Dizziness, a blanket term used to describe any feeling of spinning and/or instability, is one of the leading health complaints in the United States and affects an estimated nine million people annually. For those over the age of 70, it’s the top reason for a visit to the doctor’s office.
What Are the Causes of Dizziness?
Potential causes of dizziness are vast and can include inner ear disorders, low blood pressure, anemia, dehydration, heat-related disorders, endocrine system disorders (e.g., diabetes, thyroid disease), heart conditions, high blood pressure, viral and bacterial infection, head trauma, hyperventilation, neurological disorders and certain medications. Several inner ear disorders that are commonly associated with dizziness and/or vertigo include the following:
- Benign Paroxysmal Positional Vertigo (BPPV) involves brief, but intense, periods of vertigo that are provoked by changes in head position. BPPV the result of tiny crystals in the otolith organs that become dislodged and migrate to one of the semicircular canals.
- Meniere’s disease is a chronic condition that causes vertigo, tinnitus, fullness in the ear and fluctuating hearing loss that may eventually become permanent. Meniere’s is usually specific to one ear, and though its cause is unknown, it may be the result of abnormal fluid buildup in the inner ear.
- Labyrinthitis is an inflammation of the inner ear usually caused by an infection. It’s symptoms include vertigo, temporary hearing loss and tinnitus.
What Other Symptoms Are Associated with Dizziness?
Patients who experience dizziness report a variety of symptoms depending on the exact nature of their balance disorder. These include:
- Vertigo (the sensation of movement in your surroundings)
- Blurred vision
Superior Semi-Circular Canal Dehiscence Syndrome (SSCD)
Superior Semi-Circular Canal Dehiscence Syndrome (SSCD) is a rare medical condition described as a thinning or complete absence of a portion of the temporal bone overlying the superior semicircular canal of the inner ear. This causes a hypersensitivity to sound and balance disorders.
Symptoms can include vertigo that is provoked by loud sounds, dizziness that is exacerbated with activity, hearing loss, tinnitus and aural fullness.
Treatment can include surgery to repair the affected semi-circular canal.
Vestibular Neuritis and Labrynthitis
Both vestibular neuritis and labyrinthitis are the result of inflammation of the vestibular nerve. Dizziness results because the affected vestibular nerve does not provide input to the brain that is equal to that from the nerve on the unaffected side. The result is vertigo that may be accompanied by nausea. When one has labyrinthitis, symptoms include sudden hearing loss. Initial symptoms often present as a sudden onset of severe vertigo and/or hearing loss accompanied by nausea and vomiting that can last hours or days. Vestibular Migraines
Contrary to what one might think, vestibular migraines don’t always cause headaches. The primary symptom of vestibular migraine is intermittent dizziness.
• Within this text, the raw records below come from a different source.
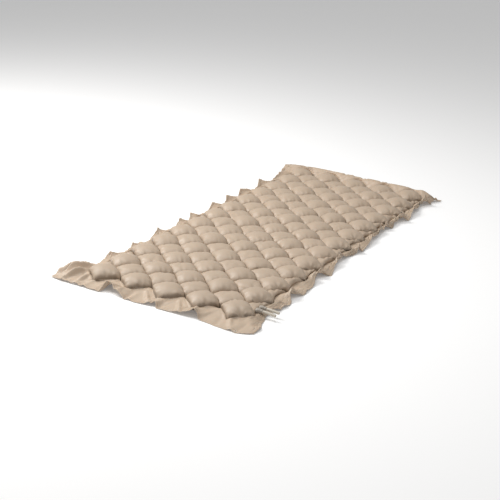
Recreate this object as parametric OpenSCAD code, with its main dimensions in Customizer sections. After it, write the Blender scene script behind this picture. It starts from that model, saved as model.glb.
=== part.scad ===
// Alternating-pressure cell mattress: two welded films that form a staggered
// field of rhombic air cells, a welded border, a hem and two air inlet tubes.
// Frame: origin under the middle of the mattress, +X towards the head end,
// +Y towards the side away from the tubes, +Z up. The underside lies at z = 0.

/* [Cell field] */
// Number of cell rows from foot to head
rows = 25; // [5:2:31]
// Full cells in the wider rows
cells_across = 5; // [3:1:7]
// Distance from one row to the next, half the length of a cell
row_pitch = 70; // [50:1:90]
// Width of one cell across the mattress, tip to tip
cell_w = 144.4; // [90:0.1:180]
// Height of the weld seams above the bed
seam_z = 23; // [12:0.5:35]
// Height of a cell's crown above its seams
crown_rise = 28; // [15:0.5:45]
// Height that a cell's underside would bulge below its seams
belly_rise = 27; // [24:0.5:40]

/* [Films and welds] */
// Thickness of one film
film_t = 0.5; // [0.3:0.1:1.5]
// Half the seam width seen by the lower cell halves
seam_half = 1.5; // [0.8:0.1:4]
// Half the opening-to-opening web width in the films
web_half = 2.2; // [1.2:0.1:5]
// Half the gap between neighbouring crowns
crown_gap_half = 2.6; // [1.5:0.1:6]
// Radius of the air channel between two cells of a row
channel_r = 1.8; // [1:0.1:2]
// Length of that air channel
channel_len = 4; // [2:0.5:4]

/* [Border] */
// Border from the cell tips to the edge at the foot and head
border_end = 47; // [25:1:90]
// Border from the cell tips to the edge at the long sides
border_side = 64; // [25:1:90]
// Width of the hem that lies on the bed
hem_w = 15; // [8:1:25]
// Thickness of the hem
hem_t = 1; // [0.6:0.1:2]
// Corner radius of the border
corner_r = 28; // [5:1:60]
// Wall of the sloping skirt, measured level
skirt_wall = 1.6; // [1:0.1:3]
// Height of the skirt above the bed at the cells
skirt_top = 24; // [12:0.5:36]
// Width of the raised perimeter weld
weld_bead_w = 1.5; // [0.5:0.1:1.8]
// Height of the raised perimeter weld
weld_bead_h = 0.6; // [0.3:0.1:1.5]

/* [Eyelets] */
// Positions of the foot eyelets along the width
eyelet_y = [354, -75, -354];
// Outside radius of an eyelet ring
eyelet_r = 5.8; // [5:0.1:6]
// Radius of an eyelet's hole
eyelet_hole_r = 3; // [2:0.1:5]
// Height of an eyelet ring above the hem
eyelet_h = 0.8; // [0.4:0.1:2]

/* [Inlet tubes] */
// Outside radius of a tube
tube_r = 5.5; // [4:0.1:8]
// Bore radius of a tube
tube_bore_r = 3.5; // [2:0.1:6]
// Length of a tube
tube_len = 64; // [40:1:120]
// Position of tube A along the mattress
tube_a_x = -800; // [-860:1:-600]
// Position of tube B along the mattress
tube_b_x = -772; // [-860:1:-600]
// Where the tubes leave the cell field across the mattress
tube_root_y = -360; // [-380:1:-340]
// Height of the tubes' axes
tube_z = 23.5; // [10:0.5:40]
// Outside radius of a weld collar
collar_r = 7.6; // [6.5:0.1:12]
// Length of a weld collar
collar_len = 12; // [6:1:25]

/* [Hidden] */
$fn = 72;

film_colour = [0.80, 0.73, 0.65];
seam_colour = [0.72, 0.64, 0.55];
tube_colour = [0.93, 0.91, 0.85];
collar_colour = [0.62, 0.60, 0.56];

half_l = row_pitch;                       // half diagonal along the mattress
half_w = cell_w / 2;                      // half diagonal across it
edge_len = sqrt(half_l * half_l + half_w * half_w);
edge_angle = atan2(half_w, half_l);       // direction of a cell's edges
across_edges = 2 * half_l * half_w / edge_len;
tip_factor = edge_len / half_l;           // tip setback for a unit inset
field_x = (rows - 1) / 2 * row_pitch + half_l;
field_y = cells_across * half_w;
out_x = field_x + border_end;
out_y = field_y + border_side;
web_x = field_x - skirt_wall;
web_y = field_y - skirt_wall;
eps = 0.01;

// Row i runs across the mattress; even rows are circuit A, odd rows circuit B.
function row_x(i) = (i - (rows - 1) / 2) * row_pitch;
function is_wide(i) = i % 2 == 0;
function full_cells(i) = is_wide(i) ? cells_across : cells_across - 1;
function cell_y(i, j) = (j - (full_cells(i) - 1) / 2) * cell_w;
function arch_r(chord, rise) = (chord * chord / 4 + rise * rise) / (2 * rise);

// One arch along direction ang: a lying cylinder whose cap spans the chord.
module arch(chord, rise, ang, len) {
  r = arch_r(chord, rise);
  translate([0, 0, rise - r]) rotate([0, 0, ang]) rotate([0, 90, 0])
    cylinder(r = r, h = len, center = true);
}

// A cell's vault above z = 0: two crossing arches, so it meets every seam.
module vault(rise, inset, top) {
  chord = across_edges - 2 * inset;
  intersection() {
    arch(chord, rise, edge_angle, 4 * half_w);
    arch(chord, rise, -edge_angle, 4 * half_w);
    translate([-half_l, -half_w, 0]) cube([2 * half_l, 2 * half_w, top]);
  }
}

// Half a cell against the side seam at y = 0; the cell lies towards -Y.
module half_vault(rise, inset, top) {
  intersection() {
    vault(rise, inset, top);
    translate([0, -half_w / 2, 0]) arch(half_w - 2 * inset, rise * 0.72, 0, 4 * half_w);
  }
}

// Puts a cell at every full place of row i, and a half cell at each end of a
// narrow row.
module along_row(i) {
  for (j = [0 : full_cells(i) - 1])
    translate([row_x(i), cell_y(i, j), 0]) children(0);
  if (!is_wide(i)) {
    translate([row_x(i), field_y, 0]) children(1);
    translate([row_x(i), -field_y, 0]) rotate([0, 0, 180]) children(1);
  }
}

// Upper halves of the cells of one row.
module crowns(i) {
  color(film_colour)
    translate([0, 0, seam_z + 0.4]) along_row(i) {
      vault(crown_rise, crown_gap_half, crown_rise + 1);
      half_vault(crown_rise, crown_gap_half, crown_rise + 1);
    }
}

// Lower halves of one circuit's cells, flat where they rest on the bed.
module undersides(first) {
  color(film_colour)
    for (i = [first : 2 : rows - 1])
      translate([0, 0, seam_z]) mirror([0, 0, 1]) along_row(i) {
        vault(belly_rise, seam_half, seam_z);
        half_vault(belly_rise, seam_half, seam_z);
      }
}

// Openings that joined cells of one row leave in the weld at their tips.
module channel_places(i) {
  last = full_cells(i) - 1;
  for (j = [0 : last - 1])
    translate([row_x(i), cell_y(i, j) + half_w, seam_z]) children();
  if (!is_wide(i))
    for (s = [-1, 1])
      translate([row_x(i), s * (cell_y(i, last) + half_w), seam_z]) children();
}

module channels(first) {
  color(seam_colour)
    for (i = [first : 2 : rows - 1])
      channel_places(i)
        rotate([90, 0, 0]) cylinder(r = channel_r, h = channel_len, center = true, $fn = 24);
}

// Outline of one cell opening in the film web.
module opening_2d(inset) {
  a = half_l - inset * edge_len / half_w;
  b = half_w - inset * tip_factor;
  polygon([[-a, 0], [0, -b], [a, 0], [0, b]]);
}

// Outline of one half-cell opening; the side seam is at y = 0.
module half_opening_2d(inset) {
  a = half_l - inset * edge_len / half_w;
  b = half_w - inset * tip_factor;
  reach = a * (1 - inset / b);
  polygon([[-reach, -inset], [0, -b], [reach, -inset]]);
}

// One welded film between the cells: a sheet with an opening for every cell.
module film_web(z) {
  box = channel_len + 0.4;
  color(seam_colour) translate([0, 0, z]) linear_extrude(film_t)
    difference() {
      translate([-web_x, -web_y]) square([2 * web_x, 2 * web_y]);
      for (i = [0 : rows - 1]) {
        along_row(i) {
          opening_2d(web_half);
          half_opening_2d(web_half);
        }
        channel_places(i) square([2 * channel_r + 0.4, box], center = true);
      }
    }
}

// The whole outline: a rectangle with rounded corners.
module outline_2d() {
  r = corner_r;
  square([2 * out_x - 2 * r, 2 * out_y], center = true);
  square([2 * out_x, 2 * out_y - 2 * r], center = true);
  for (sx = [-1, 1], sy = [-1, 1])
    translate([sx * (out_x - r), sy * (out_y - r)]) circle(r = r);
}

// A square-cornered ring that starts in_from inside the outline.
module ring_2d(in_from, width) {
  x = out_x - in_from;
  y = out_y - in_from;
  difference() {
    square([2 * x, 2 * y], center = true);
    square([2 * (x - width), 2 * (y - width)], center = true);
  }
}

// A frustum from half sizes x0, y0 at z0 to half sizes x1, y1 at z1.
module frustum(x0, y0, z0, x1, y1, z1) {
  polyhedron(
    points = [[-x0, -y0, z0], [x0, -y0, z0], [x0, y0, z0], [-x0, y0, z0],
              [-x1, -y1, z1], [x1, -y1, z1], [x1, y1, z1], [-x1, y1, z1]],
    faces = [[0, 1, 2, 3], [7, 6, 5, 4], [4, 5, 1, 0], [5, 6, 2, 1],
             [6, 7, 3, 2], [7, 4, 0, 3]]);
}

module tube_cylinder(x, y0, y1, r) {
  translate([x, y0, tube_z]) rotate([90, 0, 0]) cylinder(r = r, h = y0 - y1);
}

// Crown rows, foot to head.
module cell_row_01() { crowns(0); }
module cell_row_02() { crowns(1); }
module cell_row_03() { crowns(2); }
module cell_row_04() { crowns(3); }
module cell_row_05() { crowns(4); }
module cell_row_06() { crowns(5); }
module cell_row_07() { crowns(6); }
module cell_row_08() { crowns(7); }
module cell_row_09() { crowns(8); }
module cell_row_10() { crowns(9); }
module cell_row_11() { crowns(10); }
module cell_row_12() { crowns(11); }
module cell_row_13() { crowns(12); }
module cell_row_14() { crowns(13); }
module cell_row_15() { crowns(14); }
module cell_row_16() { crowns(15); }
module cell_row_17() { crowns(16); }
module cell_row_18() { crowns(17); }
module cell_row_19() { crowns(18); }
module cell_row_20() { crowns(19); }
module cell_row_21() { crowns(20); }
module cell_row_22() { crowns(21); }
module cell_row_23() { crowns(22); }
module cell_row_24() { crowns(23); }
module cell_row_25() { crowns(24); }

// Lower halves and air channels of circuit A and circuit B.
module cell_undersides_a() { undersides(0); }
module cell_undersides_b() { undersides(1); }
module air_channels_a() { channels(0); }
module air_channels_b() { channels(1); }

// The two films where they are welded together between the cells.
module top_film_web() { film_web(seam_z + film_t); }
module bottom_film_web() { film_web(seam_z); }

// The welded border: it slopes from the cells down to the hem, and is notched
// where the tubes leave the films.
module border_skirt() {
  foot_x = out_x - hem_w - 0.2;
  foot_y = out_y - hem_w - 0.2;
  color(film_colour)
    difference() {
      frustum(foot_x, foot_y, 0, field_x, field_y, skirt_top);
      frustum(foot_x - skirt_wall, foot_y - skirt_wall, -eps,
              field_x - skirt_wall, field_y - skirt_wall, skirt_top + eps);
      translate([tube_a_x - collar_r - 3, tube_root_y - 24, 10])
        cube([tube_b_x - tube_a_x + 2 * collar_r + 6, 34, 30]);
    }
}

// The flat hem round the border, with the eyelet holes.
module hem_border() {
  color(film_colour)
    difference() {
      linear_extrude(hem_t) difference() {
        outline_2d();
        square([2 * (out_x - hem_w), 2 * (out_y - hem_w)], center = true);
      }
      eyelet_places() translate([0, 0, -1]) cylinder(r = eyelet_hole_r, h = hem_t + 2);
    }
}

// The raised weld line that closes the two films along the hem.
module perimeter_weld() {
  color(seam_colour)
    translate([0, 0, hem_t]) linear_extrude(weld_bead_h)
      ring_2d(hem_w - weld_bead_w - 0.4, weld_bead_w);
}

module eyelet_places() {
  for (y = eyelet_y)
    translate([-(out_x - eyelet_r - 1), y, 0]) children();
}

// Welded rings round the three holes of the foot hem.
module hem_eyelets() {
  color(seam_colour)
    eyelet_places() translate([0, 0, hem_t])
      difference() {
        cylinder(r = eyelet_r, h = eyelet_h);
        translate([0, 0, -1]) cylinder(r = eyelet_hole_r, h = eyelet_h + 2);
      }
}

// Collars of welded film round the tubes.
module collar(x) {
  color(collar_colour)
    difference() {
      tube_cylinder(x, tube_root_y, tube_root_y - collar_len, collar_r);
      tube_cylinder(x, tube_root_y + 1, tube_root_y - collar_len - 1, tube_r + 0.1);
    }
}
module inlet_collar_a() { collar(tube_a_x); }
module inlet_collar_b() { collar(tube_b_x); }

// The air inlet tubes.
module inlet_tube(x) {
  color(tube_colour)
    difference() {
      tube_cylinder(x, tube_root_y, tube_root_y - tube_len, tube_r);
      tube_cylinder(x, tube_root_y + 1, tube_root_y - tube_len - 1, tube_bore_r);
    }
}
module inlet_tube_a() { inlet_tube(tube_a_x); }
module inlet_tube_b() { inlet_tube(tube_b_x); }

cell_row_01();
cell_row_02();
cell_row_03();
cell_row_04();
cell_row_05();
cell_row_06();
cell_row_07();
cell_row_08();
cell_row_09();
cell_row_10();
cell_row_11();
cell_row_12();
cell_row_13();
cell_row_14();
cell_row_15();
cell_row_16();
cell_row_17();
cell_row_18();
cell_row_19();
cell_row_20();
cell_row_21();
cell_row_22();
cell_row_23();
cell_row_24();
cell_row_25();
cell_undersides_a();
cell_undersides_b();
air_channels_a();
air_channels_b();
top_film_web();
bottom_film_web();
border_skirt();
hem_border();
perimeter_weld();
hem_eyelets();
inlet_collar_a();
inlet_collar_b();
inlet_tube_a();
inlet_tube_b();
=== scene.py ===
"""Alternating-pressure cell mattress: the looks.

Two films are welded together into a staggered field of air cells. Both are blown up here, cell by cell, by a
small position-based cloth solver in numpy, and the un-inflated border is settled round them in the same way.
Lengths are metres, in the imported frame. Grid places are whole steps (a, b) along the two directions of the
seams, or s = a + b - N along the mattress and d = a - b across it.
"""
import math

import bpy
import numpy as np
from mathutils import Matrix, Vector


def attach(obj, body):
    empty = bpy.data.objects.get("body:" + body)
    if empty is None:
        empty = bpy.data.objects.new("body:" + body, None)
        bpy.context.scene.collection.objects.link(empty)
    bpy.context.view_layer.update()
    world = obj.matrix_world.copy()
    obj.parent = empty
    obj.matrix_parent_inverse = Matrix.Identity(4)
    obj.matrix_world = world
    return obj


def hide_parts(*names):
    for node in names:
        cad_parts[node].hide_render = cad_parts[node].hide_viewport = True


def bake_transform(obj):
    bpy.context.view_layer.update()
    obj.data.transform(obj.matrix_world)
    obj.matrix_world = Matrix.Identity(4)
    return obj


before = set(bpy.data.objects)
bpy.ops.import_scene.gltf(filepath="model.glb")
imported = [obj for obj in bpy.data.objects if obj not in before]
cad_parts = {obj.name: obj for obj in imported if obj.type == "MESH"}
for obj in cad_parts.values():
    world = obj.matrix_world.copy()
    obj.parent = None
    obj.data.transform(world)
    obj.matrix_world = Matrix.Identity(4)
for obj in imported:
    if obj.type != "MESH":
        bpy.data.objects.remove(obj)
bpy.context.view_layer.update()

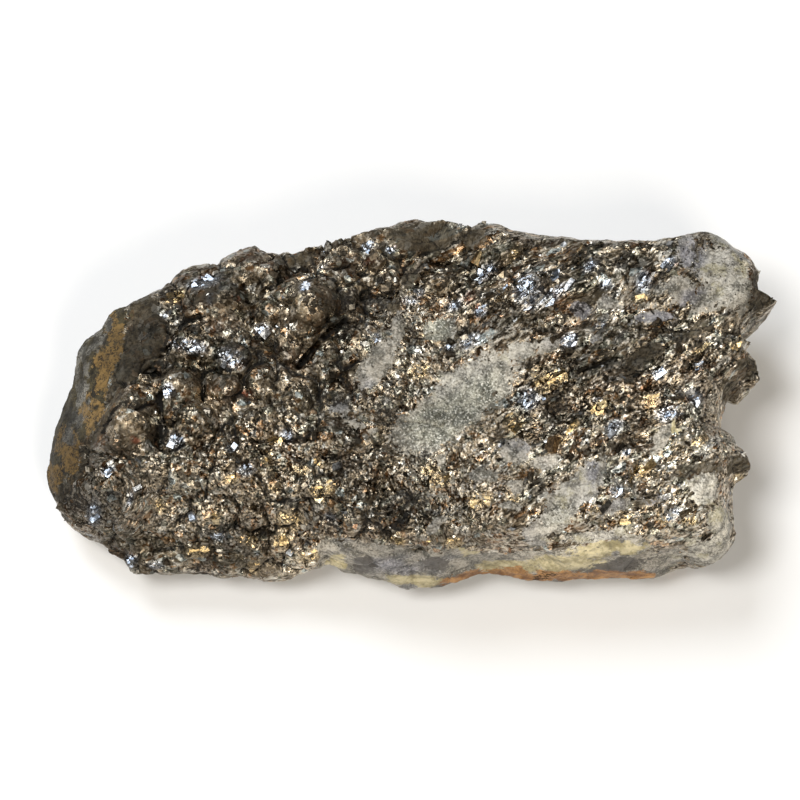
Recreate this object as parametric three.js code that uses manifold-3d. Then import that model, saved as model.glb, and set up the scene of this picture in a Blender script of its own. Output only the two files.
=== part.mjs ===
// A hand-sized piece of raw pyrite, grown in one piece with its quartz matrix.
// Units are millimetres and +Z is up. It lies on its flat matrix side, pyrite face up,
// with its length along X and its origin under the middle of its bounding box.

import * as THREE from 'three';
import Module from 'manifold-3d';
import { mergeVertices } from 'three/addons/utils/BufferGeometryUtils.js';

const wasm = await Module();
wasm.setup();

// ---- Driving dimensions ---------------------------------------------------------------

// How finely the sides and the wall are divided.
const CELLS_ALONG = 64;
const CELLS_ACROSS = 36;
const WALL_BANDS = 6;

// The widest outline, or belt, one list of [x, y, z] for each side. The near and far
// sides run from left to right, and the left and right sides from near to far.
const NEAR_BELT = [
  [-53.75, -20.25, 10], [-51.25, -21.25, 9.75], [-49, -23.5, 9.5], [-47, -24, 9.25], [-46, -26.5, 9],
  [-42.5, -26.5, 8.75], [-39.25, -26.25, 8.5], [-35.5, -26, 8.25], [-32.75, -25.75, 8], [-31, -26.5, 8],
  [-27.25, -26.75, 7.75], [-23.75, -27, 7.5], [-19.75, -27, 7.25], [-17, -26.25, 7.25], [-14.75, -25.75, 7],
  [-13, -24.5, 7], [-10, -25.75, 6.75], [-6.5, -26.75, 6.75], [-3.25, -27, 6.5], [-0.75, -28.25, 6.25],
  [2.5, -28.25, 6.25], [6, -28.25, 6], [9, -27.25, 6], [12.25, -26.25, 6], [16, -26.25, 6],
  [18.5, -26.75, 6], [22, -26.75, 6], [26.25, -26.75, 6], [30.75, -26.5, 6], [36, -26.5, 6.5],
  [41.5, -26.75, 7.5], [46, -25.75, 8.25], [50.25, -25.75, 9],
];
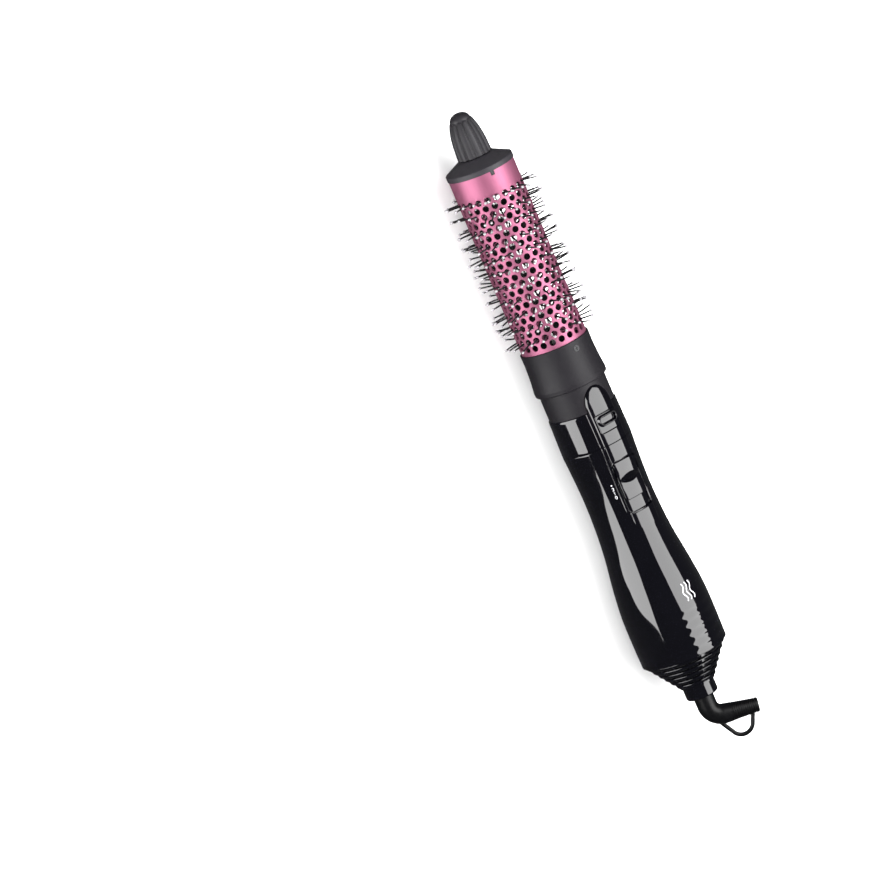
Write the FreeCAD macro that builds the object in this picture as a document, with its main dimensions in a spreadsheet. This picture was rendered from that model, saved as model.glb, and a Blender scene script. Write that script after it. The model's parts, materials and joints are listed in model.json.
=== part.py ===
import FreeCAD, Part
import math
import os

import Sketcher
from FreeCAD import Placement, Rotation, Vector

# Hot air brush: a round thermal brush head on a handle that holds a fan, a motor and a heater.
# Every piece is drawn with X along the brush, X = 0 at the nose of the cool tip and the long axis on
# Y = 0, Z = 0.  Its Placement then lays the brush on a table: tip towards -X, buttons towards +Z,
# with the lowest bristle tips on Z = 0.  Millimetres throughout.

doc = FreeCAD.newDocument("hot_air_brush")
sheet = doc.addObject("Spreadsheet::Sheet", "Sizes")
AXIS = Vector(1, 0, 0)


# ---------------------------------------------------------------- sizes that carry their own formula
class Size:
    """A number together with the formula of spreadsheet cells that it came from."""

    def __init__(self, value, text):
        self.value = value
        self.text = text

    def join(self, other, sign, result):
        return Size(result, "(" + self.text + " " + sign + " " + size(other).text + ")")

    def __add__(self, other):
        return self.join(other, "+", self.value + size(other).value)

    def __sub__(self, other):
        return self.join(other, "-", self.value - size(other).value)

    def __mul__(self, other):
        return self.join(other, "*", self.value * size(other).value)

    def __truediv__(self, other):
        return self.join(other, "/", self.value / size(other).value)

    def __radd__(self, other):
        return size(other) + self

    def __rsub__(self, other):
        return size(other) - self

    def __rmul__(self, other):
        return size(other) * self

    def __neg__(self):
        return size(0) - self


def size(number):
    return number if isinstance(number, Size) else Size(number, repr(number))


def value(number):
    return size(number).value


def cosine(degrees):
    return Size(math.cos(math.radians(degrees.value)), "cos(" + degrees.text + " * 1 deg)")


def sine(degrees):
    return Size(math.sin(math.radians(degrees.value)), "sin(" + degrees.text + " * 1 deg)")


def dimension(alias, number):
    """One driving dimension: a plain number in the sheet, under a name."""
    aliases.append(alias)
    cell = "A" + str(len(aliases))
    sheet.set(cell, repr(number))
    sheet.setAlias(cell, alias)
    return Size(float(number), "Sizes." + alias)


# ---------------------------------------------------------------- driving dimensions
aliases = []
overall = dimension("overall_length", 384.0)
play = dimension("moving_play", 0.35)

tip_end = dimension("tip_end", 25.4)
tip_radius = dimension("tip_radius", 9.45)
nose_end = dimension("nose_end", 4.2)
nose_radius = dimension("nose_radius", 6.1)
flutes = dimension("flute_count", 12)
flute_depth = dimension("flute_depth", 0.7)
flute_angle = dimension("flute_angle", 13.0)
axle_radius = dimension("axle_radius", 2.5)
running = dimension("running_clearance", 0.05)

barrel_radius = dimension("barrel_radius", 19.0)
barrel_wall = dimension("barrel_wall", 0.8)
barrel_start = dimension("barrel_start", 33.4)
barrel_end = dimension("barrel_end", 144.0)
hole_radius = dimension("hole_radius", 1.85)
hole_first = dimension("hole_first", 47.6)
hole_pitch = dimension("hole_pitch", 4.12)
hole_rows = dimension("hole_row_count", 22)
row_holes = dimension("holes_in_a_row", 22)

core_radius = dimension("core_radius", 1.8)
core_start = dimension("core_start", 41.0)
core_end = dimension("core_end", 151.0)
pin_radius = dimension("pin_radius", 0.4)
ball_radius = dimension("ball_radius", 0.6)
ball_reach = dimension("ball_reach", 25.4)
ball_flat = dimension("ball_flat", 0.25)

collar_start = dimension("collar_start", 138.0)
collar_end = dimension("collar_end", 163.0)
collar_radius = dimension("collar_radius", 20.0)
lip_radius = dimension("lip_radius", 21.0)
spigot_radius = dimension("spigot_radius", 17.25)
spigot_wall = dimension("spigot_wall", 1.55)
spigot_end = dimension("spigot_end", 176.0)
screw_place = dimension("collar_screw_place", 142.6)

neck_start = dimension("neck_start", 157.6)
neck_radius = dimension("neck_radius", 19.1)
lug_place = dimension("lug_place", 168.6)
lug_size = dimension("lug_size", 3.6)
twist = dimension("twist_degrees", 15.0)

housing_start = dimension("housing_start", 178.1)
housing_radius = dimension("housing_radius", 19.7)
housing_bore = dimension("housing_bore", 18.05)
grip_start = dimension("grip_start", 199.0)
grip_radius = dimension("grip_start_radius", 20.2)
waist_place = dimension("waist_place", 229.0)
waist_radius = dimension("waist_radius", 18.9)
bulb_radius = dimension("bulb_radius", 24.95)
grip_end = dimension("grip_end", 326.0)
shell_wall = dimension("shell_wall", 2.0)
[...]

Vestibular refers to the inner ear, which controls hearing and balance. Dizziness associated with a vestibular migraine lasts more than a few minutes and can be accompanied by nausea and sensitivity to sound, movement, and light. Feeling disoriented is also common with vestibular migraine. Like traditional migraines, vestibular migraines can affect people of all ages. However, they are more common in women than men, and most often begin around 40 years of age.
What is Vertigo?
Vertigo is a symptom of dizziness characterized by the sensation that you or the environment around is moving or spinning. What Are the Types of Vertigo?
Peripheral vertigo is associated with disorders of the inner ear. The vestibular system sends signals to the brain about the position of the head in space, which enables us to keep our balance and maintain equilibrium. When these signals are disrupted, or imbalanced from ear to ear, vertigo can result.
Central vertigo occurs when there is a disruption of the interaction in the brain between the visual and balance systems. A common cause of central vertigo is a migraine headache.
How Are Dizziness and Vertigo Treated?
Treatment for dizziness is determined by the cause. Using a thorough case history and diagnostic testing, the doctor and audiologist will try to identify the cause of dizziness so appropriate treatment can be initiated. Treatment for vertigo can include medications (antihistamines, sedatives, antibiotics, steroids), physical or occupational therapy, repositioning exercises, and lifestyle modifications such as dietary changes and elimination of alcohol and nicotine. In rare instances there may be a surgical treatment for vertigo.